Weight is different in various places as compared to mass since; the weight depends mostly on the amount of the mass of a given body and the type of gravitational pull acting on that particular body at a given instance. Mass is measured in kilograms. Mass is helpful to scientists especially when they are determining and calculating acceleration. When the force is applied to different bodies, each body accelerates at different speeds, and the effects of gravity are realized.
Force
Force is a push or a pull of an object caused by the effect of gravity and magnetism and which results in acceleration (Spilsbury & Spilsbury, 2008). A body remains from its state of inertia unless acted upon by the external effect that is the force and tends to resist this physical change to remain at the state of rest.
The first law of Newtons motion brings about the state of inertia. Newtons second law of states that; the force on a body is directly proportional to the acceleration it causes (Gianopoulos, 2008). The second law of Newton has enabled scientific computation to come up with the general equation that can solve problems in inertia.
Force is given by the effect of gravity and the weight of the body. Meanwhile, when we considered force from the second law of Newton we find that the effect of Force is determined by the mass that is directly proportional to the acceleration made. I.e. Force = ma.

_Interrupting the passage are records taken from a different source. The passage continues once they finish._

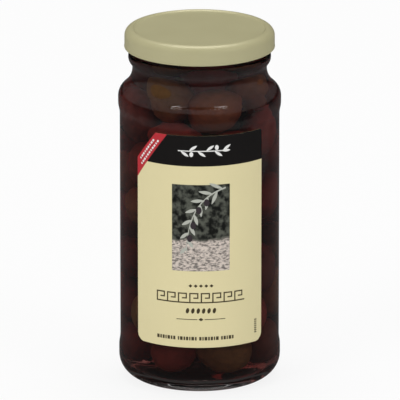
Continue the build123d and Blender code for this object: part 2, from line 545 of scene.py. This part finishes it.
def brine_body():
    """The brine, grown just into the glass so that no air shows between them."""
    active(nodes["brine"])
    bpy.ops.object.duplicate()
    piece = bpy.context.object
    piece.name = "brine_body"
    for key in list(piece.keys()):  # the copy isn't a CAD node
        del piece[key]
    bpy.ops.object.mode_set(mode="EDIT")
    bpy.ops.mesh.select_all(action="SELECT")
    bpy.ops.mesh.remove_doubles(threshold=0.002 * MM)
    bpy.ops.transform.shrink_fatten(value=INTO_GLASS)
    bpy.ops.object.mode_set(mode="OBJECT")
    bpy.ops.object.shade_smooth_by_angle(angle=math.radians(35))
    put_on(piece, dark_brine())
    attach(piece, "root")
    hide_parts("brine")


OLIVES = 58
OLIVE_SHAPES = 5
OLIVE_HALF = Vector((9.3, 9.3, 11.6)) * MM
OLIVE_TONES = (
    (0.62, 0.12, 0.09),
    (0.50, 0.17, 0.11),
    (0.72, 0.27, 0.13),
    (0.46, 0.14, 0.11),
    (0.64, 0.32, 0.13),
    (0.80, 0.16, 0.13),
)
PACKING_R = 9.9 * MM  # the round body that stands for an olive while they are packed
PACKING_SWEEPS = 240
START_SPREAD = 18  # millimetres from the axis before packing
NECK_H, NECK_IN = 12 * MM, 6.5 * MM  # the jar narrows by this much over the last height
OUTWARD_DRIFT = 1.004


def olive_shape(number, uneven):
    """One olive along Z: blunt at the stem, with a scar there and a small tip."""
    deselect()
    bpy.ops.mesh.primitive_uv_sphere_add(segments=28, ring_count=18, radius=1)
    shape = bpy.context.object
    shape.name = f"olive_shape_{number}"
    phase = uneven.uniform(0, 6.28)
    lean = uneven.uniform(-0.06, 0.06)
    for vertex in shape.data.vertices:
        x, y, z = vertex.co
        around = math.atan2(y, x)
        swell = 1 + 0.035 * math.sin(2 * around + phase + 2 * z) + 0.02 * math.sin(5 * z + around)
        taper = 1 - 0.07 * z
        tip = 0.07 * max(0.0, z) ** 12
        scar = 0.10 * max(0.0, -z - 0.93) / 0.07
        vertex.co = Vector((x * swell * taper + lean * z * z, y * swell * taper, z + tip + scar))
    shape.scale = OLIVE_HALF
    settle()
    bpy.ops.object.shade_smooth()
    return shape


def packed_places(count, chance):
    """Let round bodies push each other apart inside the glass until they lie loosely packed."""
    low = brine_low.z + 2.5 * MM + PACKING_R
    high = brine_high.z - 3.0 * MM - PACKING_R
    neck_z = high - NECK_H
    places = []
    for number in range(count):
        x = chance.uniform(-START_SPREAD, START_SPREAD) * MM
        y = chance.uniform(-START_SPREAD, START_SPREAD) * MM
        places.append(Vector((x, y, low + (high - low) * number / count)))
    for _ in range(PACKING_SWEEPS):
        for first in range(count):
            for second in range(first + 1, count):
                gap = places[second] - places[first]
                push = 2 * PACKING_R - gap.length
                if push > 0:
                    shift = gap.normalized() * push * 0.5
                    places[first] -= shift
                    places[second] += shift
        for spot in places:
            spot.z = min(max(spot.z, low), high)
            neck = max(0.0, (spot.z - neck_z) / (high - neck_z))
            reach = INSIDE_R - 0.5 * MM - OLIVE_HALF.x - neck * NECK_IN
            flat = Vector((spot.x, spot.y))
            flat *= OUTWARD_DRIFT
            if flat.length > reach:
                flat = flat.normalized() * reach
            spot.x, spot.y = flat
    return places


def olives():
    """All the olives in the brine, as one mesh; each keeps its own tone in an attribute."""
    chance = random.Random(7)
    shapes = [olive_shape(number, chance) for number in range(OLIVE_SHAPES)]
    whole = bpy.data.meshes.new("olives")
    mesh = bmesh.new()
    tint = mesh.verts.layers.float_color.new("tint")
    for number, spot in enumerate(packed_places(OLIVES, chance)):
        away = math.atan2(spot.y, spot.x)
        tilt = Euler((chance.uniform(-1.45, 1.45), 0, 0)).to_matrix()
        spin = Euler((0, 0, chance.uniform(0, 6.28))).to_matrix()
        facing = Euler((0, chance.uniform(-0.2, 0.2), away)).to_matrix()
        size = chance.uniform(0.93, 1.03)
        turned = Matrix.Translation(spot) @ (facing @ tilt @ spin).to_4x4() @ Matrix.Scale(size, 4)
        tone = OLIVE_TONES[chance.randrange(len(OLIVE_TONES))]
        depth = chance.uniform(0.75, 1.25)
        known = len(mesh.verts)
        copy = shapes[number % OLIVE_SHAPES].data.copy()
        copy.transform(turned)
        mesh.from_mesh(copy)
        bpy.data.meshes.remove(copy)
        mesh.verts.ensure_lookup_table()
        for vertex in mesh.verts[known:]:
            vertex[tint] = (tone[0] * depth, tone[1] * depth, tone[2] * depth, 1)
    mesh.to_mesh(whole)
    mesh.free()
    for face in whole.polygons:
        face.use_smooth = True
    piece = bpy.data.objects.new("olives", whole)
    bpy.context.scene.collection.objects.link(piece)
    for shape in shapes:
        bpy.data.objects.remove(shape)
    put_on(piece, olive_skin())
    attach(piece, "root")


# --- studio ----------------------------------------------------------------------
PLAIN = 0.45  # level of the light from all round
DIM = 0.02  # level that the glass and lid reflect
INSIDE = 0.40  # more light for rays that leave through the glass
FLOOR_LIFT = 0.86  # how far the floor goes to white before the camera
FLOOR_DIM = 0.93  # and to dusk as seen in or through the glass


def aim_at(stand, point):
    stand.rotation_euler = (point - stand.location).to_track_quat("-Z", "Y").to_euler()
    bpy.context.scene.collection.objects.link(stand)


def camera():
    distance, rise, aim = 3.2, math.radians(16.8), Vector((0, 0, 79.4 * MM))
    lens = bpy.data.cameras.new("camera")
    lens.sensor_width = 36
    lens.lens = 655.8
    lens.shift_x = 0.001
    eye = bpy.data.objects.new("camera", lens)
    eye.location = aim + distance * Vector((0, -math.cos(rise), math.sin(rise)))
    aim_at(eye, aim)
    bpy.context.scene.camera = eye


def floor():
    """A pale floor, almost white to the camera, that keeps the jar's shadow."""
    deselect()
    bpy.ops.mesh.primitive_grid_add(x_subdivisions=4, y_subdivisions=4, size=12)
    slab = bpy.context.object
    slab.name = "floor"
    grey = (0.86, 0.86, 0.86, 1)
    pale = Finish("floor_paint", Roughness=0.9, Specular_IOR_Level=0.0, Base_Color=grey)
    bare = Field(pale, pale.shader.outputs[0])
    white = pale.node("ShaderNodeEmission", {}, {"Strength": 1.0})
    dusk = pale.node("ShaderNodeEmission", {}, {"Strength": 0.03})
    lift = FLOOR_LIFT * pale.ray("Camera")
    lifted = pale.node("ShaderNodeMixShader", {}, [lift, bare, white])
    dim = FLOOR_DIM * (pale.ray("Glossy") + pale.ray("Transmission"))
    pale.output("Surface", pale.node("ShaderNodeMixShader", {}, [dim, lifted, dusk]))
    put_on(slab, pale)


def world():
    """White where the camera looks, plain soft light elsewhere, dim in reflections."""
    room = bpy.data.worlds.new("room")
    room.use_nodes = True
    bpy.context.scene.world = room
    sky = Shading(room.node_tree)
    back = sky.tree.nodes["Background"]
    back.inputs["Color"].default_value = (1, 1, 1, 1)
    level = PLAIN + (1 - PLAIN) * sky.ray("Camera")
    level = level + (DIM - PLAIN) * sky.ray("Glossy") + INSIDE * sky.ray("Transmission")
    sky.link(level, back.inputs["Strength"])


def lamp(name, place, size, power, shines=True):
    """A soft box aimed at the jar; one that doesn't shine stays out of the glass."""
    light = bpy.data.lights.new(name, "AREA")
    light.shape = "RECTANGLE"
    light.size, light.size_y = size
    light.energy = power
    stand = bpy.data.objects.new(name, light)
    stand.location = place
    stand.visible_glossy = shines
    stand.visible_transmission = shines
    aim_at(stand, Vector((0, 0, 0.08)))


camera()
floor()
world()
lamp("top_softbox", (0.0, 0.5, 2.2), (1.6, 1.2), 21)
lamp("front_left_softbox", (-1.9, -1.9, 1.3), (1.2, 1.4), 26, shines=False)
lamp("front_right_softbox", (2.1, -1.7, 1.1), (1.2, 1.4), 17, shines=False)

put_on(nodes["jar"], clear_glass())
put_on(nodes["lid"], gold_lacquer())
label_paper()
label_band()
label_flash()
flash_marks()
sprig()
picture()
meander()
small_lines()
brine_body()
olives()
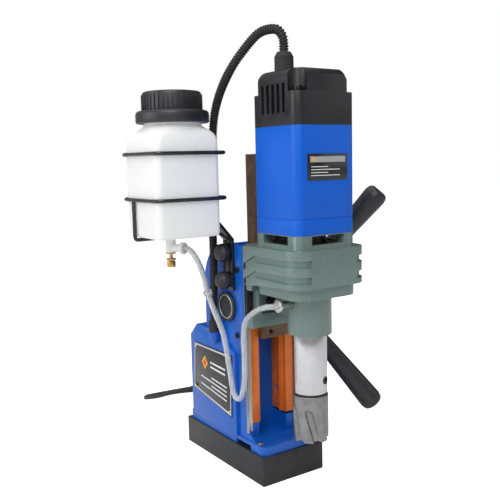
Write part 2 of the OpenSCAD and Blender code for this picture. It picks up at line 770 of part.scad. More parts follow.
module motor_end_cap() {
    m = motor_w / 2;
    i = m - motor_wall + 1;
    color("#1b1b1e") difference() {
        soft_block([-m, motor_y - m, motor_top], [m, motor_y + m, cap_top], motor_r, cap_round);
        difference() {
            round_block([-i, motor_y - i, motor_top - 1], [i, motor_y + i, cap_top - 6], motor_r - 3);
            for (x = [-1, 1], y = [-1, 1])
                rod_z([x * (m - 10), motor_y + y * (m - 10), pocket_floor - 16], 12, cap_h);
            rod_z([0, motor_y, motor_top + 12], 17, cap_h);
        }
        rod_z([0, motor_y, motor_top + 11], 13, 10);
        // Screw pockets at the corners.
        for (x = [-1, 1], y = [-1, 1]) {
            rod_z([x * (m - 6), motor_y + y * (m - 6), pocket_floor], 9, cap_top - pocket_floor + 1);
            rod_z([x * (m - 9), motor_y + y * (m - 9), pocket_floor - 15], 2.5, 20);
        }
        // Air slots in both sides.
        for (side = [0, 1], k = [0:4]) mirror([side, 0, 0])
            block([m - 5, motor_y - 19 + k * slot_pitch, motor_top + 12],
                [m + 1, motor_y - 19 + k * slot_pitch + slot_w, motor_top + 39]);
        rod_z([gland_at_cap.x, gland_at_cap.y, cap_top - gland_sink], gland_r, gland_sink + 1);
    }
}

module end_cap_screws() {
    m = motor_w / 2;
    color("#3a3a3a") for (x = [-1, 1], y = [-1, 1])
        translate([x * (m - 9), motor_y + y * (m - 9), pocket_floor + 5]) socket_screw(5, 8.5, 5, 14);
}

module motor_label() {
    y = motor_y - motor_w / 2;
    color("#121212") block([-24.5, y - 0.6, 320], [24.5, y, 345]);
}

module stator_core() {
    color("#77706a") difference() {
        rod_z([0, motor_y, 292], motor_w / 2 - motor_wall, 46);
        rod_z([0, motor_y, 291], 22, 48);
    }
    color("#b5652b") for (z = [286, 338]) difference() {
        rod_z([0, motor_y, z], motor_w / 2 - motor_wall - 1, 6);
        rod_z([0, motor_y, z - 1], 23, 8);
    }
}

module armature() {
    color("#8f8f94") {
        rod_z([0, motor_y, head_z3 - 8], 6, motor_top + 19 - head_z3 + 8);
        rod_z([0, motor_y, stage1_z - 0.5], 4.6, head_z3 - 7 - stage1_z);
        translate([0, motor_y, stage1_z - 0.5]) rotate(90 + 180 / armature_teeth) linear_extrude(stage1_h + 1)
            gear_outline(armature_teeth, gear_module, 0.8, 1.2, gear_back);
        rod_z([0, motor_y, 292], 21.2, 46);
        rod_z([0, motor_y, 348], 12, 14);
    }
}

module cooling_fan() {
    color("#30343a") difference() {
        union() {
            rod_z([0, motor_y, 268], 9, 12);
            rod_z([0, motor_y, 268], 30, 2);
            for (a = [0:11]) translate([0, motor_y, 268]) rotate(a * 30) block([8, -0.8, 0], [30, 0.8, 11]);
        }
        rod_z([0, motor_y, 267], 6, 14);
    }
}

module brush_gear() {
    color("#a8803a") for (side = [0, 1]) mirror([side, 0, 0])
        block([12.5, motor_y - 5, 349], [motor_w / 2 - motor_wall, motor_y + 5, 361]);
}

// ---------------------------------------------------------------- conduit

module motor_gland() {
    chamfer = 4.5;
    color("#18181a") translate([gland_at_cap.x, gland_at_cap.y, cap_top - gland_sink]) {
        cylinder(r = gland_r, h = gland_top - chamfer - cap_top + gland_sink);
        translate([0, 0, gland_top - chamfer - cap_top + gland_sink]) cylinder(r1 = gland_r, r2 = 6.8, h = chamfer);
    }
}

module shoulder_gland() {
    color("#18181a") rod_z([shoulder_at.x, shoulder_at.y, shoulder_z], 6, 12);
}

module conduit() {
    color("#1a1a1a") tube(conduit_path, conduit_d, 8);
}

// ---------------------------------------------------------------- control box

module rear_cover() {
    w = box_w / 2 - 3;
    color("#2a2b2e") difference() {
        block([-w, box_back, foot_z + 2], [w, box_back + 2.5, shoulder_z - 18]);
        block([-23, box_back - 1, 95], [-5, box_back + 4, 121]);
        rod_y([9, box_back - 1, 108], 6.5, 5);
        rod_y([26, box_back - 1, 108], 7.5, 5);
    }
}

module cover_screws() {
    w = box_w / 2 - 7;
    color("silver") {
        for (x = [-w, w], z = [foot_z + 6, shoulder_z - 22]) rod_y([x, box_back + 2.5, z], 2.5, 1.2);
        for (p = [[52, shoulder_z - 26], [-20.5, shoulder_z - 26], [-18.5, foot_z + 23], [55.5, foot_z + 36]])
            rod_x([plate_x - 2, p[0], p[1]], 2, 1);
    }
}

module control_board() {
    color("#2f6b45") {
        block([-28, 20, foot_z + 12], [28, 22, 124]);
        for (x = [-24, 24], z = [foot_z + 16, 120]) rod_y([x, 8, z], 2.5, 12.5);
        block([-20, 21, 60], [4, 44, 84]);
        rod_y([16, 21, 76], 8, 20);
    }
}

module magnet_switch() {
    color("#c22a20") {
        difference() {
            block([-22.4, box_back + 0.2, 96.5], [-5.6, box_back + 5.5, 119.5]);
            rod_x([-24, box_back + 22, 108], 17.4, 20);
        }
        rod_x([-22.9, box_back + 1.7, 108], 1.4, 17.8);
    }
}

module push_button(x, r) {
    rod_y([x, box_back - 5, 108], r, 12);
}

module start_button() {
    color("#2a9d3a") push_button(9, 6);
}

module stop_button() {
    color("#c5281c") push_button(26, 7);
}

module lead_gland() {
    color("#151515") translate([gland_at.x, gland_at.y, gland_at.z]) rotate([-90, 0, 0]) {
        cylinder(r = 8, h = 3, $fn = 48);
        translate([0, 0, 3]) cylinder(r1 = 6, r2 = 4, h = 14.5);
    }
}

module mains_lead() {
    color("#161616") tube(lead_path, lead_d, 8);
}

module lead_coil() {
    color("#161616") translate([coil_at.x, coil_at.y, 0]) rotate_extrude() translate([coil_r - coil_half, 1])
        square([2 * coil_half, coil_top - 1]);
}

module lead_tie() {
    color("#303030") translate([coil_at.x, coil_at.y, 0]) rotate(-60) difference() {
        block([coil_r - coil_half - 1.5, -4, 0], [coil_r + coil_half + 1.5, 4, coil_top + 1]);
        translate([0, 0, 1]) difference() {
            rod_z([0, 0, 0], coil_r + coil_half, coil_top - 1);
            rod_z([0, 0, -1], coil_r - coil_half, coil_top + 1);
        }
    }
}

module mains_plug() {
    color("#161616") translate([coil_at.x, coil_at.y, coil_top]) rotate(-30) {
        round_block([-10, 5, 0], [28, 31, 20], 5);
        for (y = [8.5, 27.5]) rod_x([27, y, 10], 2.2, 19);
    }
}

// ---------------------------------------------------------------- bottle

module bottle_solid(inset, z0, top) {
    h = bottle_w / 2 - inset;
    intersection() {
        translate([bottle_x, bottle_y, 0]) round_block([-h, -h, z0], [h, h, neck_z - inset], bottle_r - inset);
        union() {
            rod_z([bottle_x, bottle_y, z0 - 1], 60, shoulder_h - z0 + 1);
            translate([bottle_x, bottle_y, shoulder_h]) cylinder(r1 = 50 - inset, r2 = 33 - inset, h = neck_z - shoulder_h);
        }
    }
    rod_z([neck_x, bottle_y, neck_z - inset - 1], neck_r + 2 - inset, top - neck_z + inset + 1);
}

module bottle() {
    color("#f2f2ee") difference() {
        bottle_solid(0, bottle_z, bottle_top - 4);
        bottle_solid(bottle_wall, bottle_z + bottle_wall, bottle_top);
        rod_z([valve_x, bottle_y, bottle_z - 1], 3, 5);
    }
}

module bottle_ring() {
    color("#141414") difference() {
        rod_z([neck_x, bottle_y, neck_z + 0.3], 37.2, ring_h + ring_rim);
        rod_z([neck_x, bottle_y, neck_z - 1], neck_r + 2.4, ring_h + ring_rim + 3);
        rod_z([neck_x, bottle_y, cap_z], 31.8, ring_rim + 1);
    }
}

module bottle_cap() {
    color("#141414") difference() {
        rod_z([neck_x, bottle_y, cap_z + 0.3], 31, bottle_cap_h - 0.3);
        rod_z([neck_x, bottle_y, cap_z - 1], neck_r + 2.4, bottle_top - cap_z + 1);
    }
}

// Square hoop of wire round the bottle.
module hoop(z) {
    r = wire_d / 2;
    c = 10;
    x0 = bottle_x - bottle_w / 2 - r - 0.4;
    x1 = strip_x + strip_t + r - weld;
    y0 = bottle_y - bottle_w / 2 - r - 0.4;
    y1 = bottle_y + bottle_w / 2 + r + 0.4;
    for (y = [y0, y1]) rod_x([x0 + c, y, z], r, x1 - x0 - 2 * c);
    for (x = [x0, x1]) rod_y([x, y0 + c, z], r, y1 - y0 - 2 * c);
    for (q = [[x1 - c, y1 - c, 0], [x0 + c, y1 - c, 90], [x0 + c, y0 + c, 180], [x1 - c, y0 + c, 270]])
        translate([q[0], q[1], z]) rotate(q[2]) rotate_extrude(angle = 90) translate([c, 0]) circle(r = r);
}

// Wire from the lower hoop, down, under the bottle and up again.
module cradle() {
    r = wire_d / 2;
    c = 3;
    x0 = bottle_x - bottle_w / 2 - r - 0.4;
    x1 = strip_x + strip_t + r - weld;
    zb = bottle_z - r - 0.4;
    rod_x([x0 + c, 0, zb], r, x1 - x0 - 2 * c);
    for (x = [x0, x1]) rod_z([x, 0, zb + c], r, hoop_z[0] - zb - c);
    translate([x0 + c, 0, zb + c]) rotate([90, 180, 0]) rotate_extrude(angle = 90) translate([c, 0]) circle(r = r);
    translate([x1 - c, 0, zb + c]) rotate([90, 90, 0]) rotate_extrude(angle = 90) translate([c, 0]) circle(r = r);
}

module bottle_bracket() {
    x = -column_w / 2;
    color("#121212") difference() {
        union() {
            translate([0, strip_y1, 0]) rotate([90, 0, 0]) linear_extrude(strip_y1 - strip_y0)
                polygon([[x, strip_z0], [x, strip_z1], [strip_x + strip_t, strip_z2], [strip_x + strip_t, strip_z3],
                    [strip_x, strip_z3], [strip_x, strip_z2 - 2], [x - strip_t, strip_z1 - 2], [x - strip_t, strip_z0]]);
            block([x - strip_t - 2.6, strip_y0 - 1, knob_z[0] - 6], [x - strip_t, strip_y0 + 3.4, knob_z[0] + 6]);
            for (z = hoop_z) hoop(z);
            cradle();
        }
        for (z = knob_z) rod_x([x - 5, knob_y, z], 3.2, 6);
    }
}

module knob(z) {
    x = -column_w / 2 - strip_t;
    color("#151515") {
        rod_x([x - 3.5, knob_y, z], 5, 3.2);
        rod_x([x - 4, knob_y, z], 3, 3.9);
        translate([x - 14, knob_y, z]) rotate([0, 90, 0]) cylinder(r1 = 7.5, r2 = 10, h = 4);
        rod_x([x - 10, knob_y, z], 10, 7);
    }
}

module knob_upper() {
    knob(knob_z[1]);
}

module knob_lower() {
    knob(knob_z[0]);
}

module coolant_valve() {
    color("#efefec") {
        rod_z([valve_x, bottle_y, valve_z - 4.5], 5.2, bottle_z - valve_z + 4.5);
        rod_z([valve_x, bottle_y, bottle_z - 1], 3, 6);
        translate([valve_x, bottle_y, valve_z]) rotate(valve_turn) {
            rod_x([0, 0, 0], 4.2, valve_reach - 3);
            rod_x([valve_reach - 3.5, 0, 0], 6.2, 3.5);
        }
    }
}

module valve_screw() {
    top = valve_z - 4.8;
    color("#b8903c") translate([valve_x, bottle_y, 0]) {
        rod_z([0, 0, top - 15], 1.8, 15);
        rod_z([0, 0, top - 15], 4.3, 6);
        rod_z([0, 0, top - 7.8], 5, 1.5);
        rod_z([0, 0, top - 1.2], 5, 1.2);
    }
}

module collar_fitting() {
    color("#d8d8d4") {
        rod_x([fitting_x, head_y, port_z], 4, -collar_d / 2 - 0.5 - fitting_x);
        rod_x([-collar_d / 2 - 1.5, head_y, port_z], 2, 3);
        rod_x([fitting_x, head_y, port_z], 6.4, 3);
    }
}

module coolant_hose() {
    color("#dfe6ea") tube(hose_path, hose_d, 8);
}

magnet_body();
magnet_coils();
column_casting();
foot_screws();
gib_left();
gib_right();
gib_screws();
side_set_screws();
nameplate();
shaft_cover();
pinion_shaft();
pinion_bushes();
feed_hub();
feed_rods();
feed_grips();
slide();
slide_guards();
head_screws();
gearbox_housing();
gearbox_cover();
head_bearings();
spindle();
spindle_gear();
arbor_set_screws();
annular_cutter();
pilot_pin();
pilot_spring();
back_shaft();
motor_housing();
motor_end_cap();
end_cap_screws();
motor_label();
stator_core();
armature();
cooling_fan();
brush_gear();
motor_gland();
shoulder_gland();
conduit();
rear_cover();
cover_screws();
control_board();
magnet_switch();
start_button();
stop_button();
lead_gland();
mains_lead();
lead_coil();
lead_tie();
mains_plug();
bottle_bracket();
knob_upper();
knob_lower();
bottle();
bottle_ring();
bottle_cap();
coolant_valve();
valve_screw();
collar_fitting();
coolant_hose();
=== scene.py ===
"""Finishes, leads and fine detail of a magnetic drill press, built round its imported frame."""

import json
import logging
import math
from collections.abc import Callable, Iterable, Sequence
from dataclasses import dataclass, field
from enum import Enum

import bmesh
import bpy
from mathutils import Matrix, Vector

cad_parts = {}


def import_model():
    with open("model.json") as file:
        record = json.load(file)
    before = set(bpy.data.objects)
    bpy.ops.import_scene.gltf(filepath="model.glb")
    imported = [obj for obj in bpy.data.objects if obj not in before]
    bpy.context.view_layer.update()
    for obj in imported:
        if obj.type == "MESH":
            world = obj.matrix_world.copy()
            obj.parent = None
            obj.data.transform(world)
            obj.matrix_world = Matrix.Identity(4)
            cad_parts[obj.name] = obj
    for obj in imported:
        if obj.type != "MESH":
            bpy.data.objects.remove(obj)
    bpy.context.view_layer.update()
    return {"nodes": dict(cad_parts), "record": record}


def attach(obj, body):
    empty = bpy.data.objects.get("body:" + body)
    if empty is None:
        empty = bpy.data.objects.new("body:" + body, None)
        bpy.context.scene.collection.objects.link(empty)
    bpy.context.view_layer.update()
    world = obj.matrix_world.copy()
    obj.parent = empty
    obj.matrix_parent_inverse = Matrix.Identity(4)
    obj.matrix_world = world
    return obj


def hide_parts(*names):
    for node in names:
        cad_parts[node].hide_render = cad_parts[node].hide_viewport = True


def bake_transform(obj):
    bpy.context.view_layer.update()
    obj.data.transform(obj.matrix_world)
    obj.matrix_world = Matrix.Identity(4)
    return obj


LOG = logging.getLogger("drill_press")
MM = 0.001
RIB_WIRE = 0.78
CLOUD = 22
COAT_ROUGHNESS = 0.08
WHITE_LIGHT = (1.0, 1.0, 1.0, 1.0)
Point = tuple[float, float, float]
Pair = tuple[float, float]
Colour = tuple[float, float, float]
BMesh = bmesh.types.BMesh
BMVert = bmesh.types.BMVert
Object = bpy.types.Object
Material = bpy.types.Material
Node = bpy.types.Node
NodeTree = bpy.types.NodeTree
Socket = bpy.types.NodeSocket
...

This means that there is a bigger relationship between mass, acceleration, and velocity. When they are combined, they result in a force that is governed by the second Newtons motion law.
Conclusion
Overall, from the First Law of Newtons law of motion, we have learned that velocity, acceleration, Force, Mass, and inertia relate to each other. The research made on the theory that relates to the above-mentioned units of physics in motion shows that our bodies change their states of motion when they are acted upon by the force. Without an influence of force, our bodies will remain at rest hence it is only the weight that changes but not while the mass remains constant.
As the force is applied to the body, the body establishes movement that defines by distance within a given time. This means that moment the body starts to move within a given time, it results into a velocity status hence; acceleration realized. At a given instance, with the realization of acceleration, we are able to determine the force applied on the body by considering its mass and the acceleration made, keeping and maintaining in minds the second motion law of Newton laws.
We need force to be able to walk and do various activities here on earth. The effect of inertia brought out by the effect of force applied. For a given body to overcome the gravitational pull, force should be available to provide resistance.
References
Barkan, J. (2005). What Is Velocity? (Rookie Read-About Science). New York: Childrens Press (CT).
Curry, D. (2005).What is Mass? (Rookie Read-About Science). New York: Childrens Press (CT).
Giannopoulos, A. (2008). Isaac Newton and the Laws of Motion. United Kingdom: Capstone Publishers, Inc.
Smutny, J. (2006). Acceleration for Gifted Learners, K-5 [Paperback]. USA: Corwin Press.
Spilsbury, R & Spilsbury, L. (2008). What Are Forces and Motion? Exploring Science with Hands-on Activities (In Touch With Basic Science). United Kingdom: Enslow Elementary publisher.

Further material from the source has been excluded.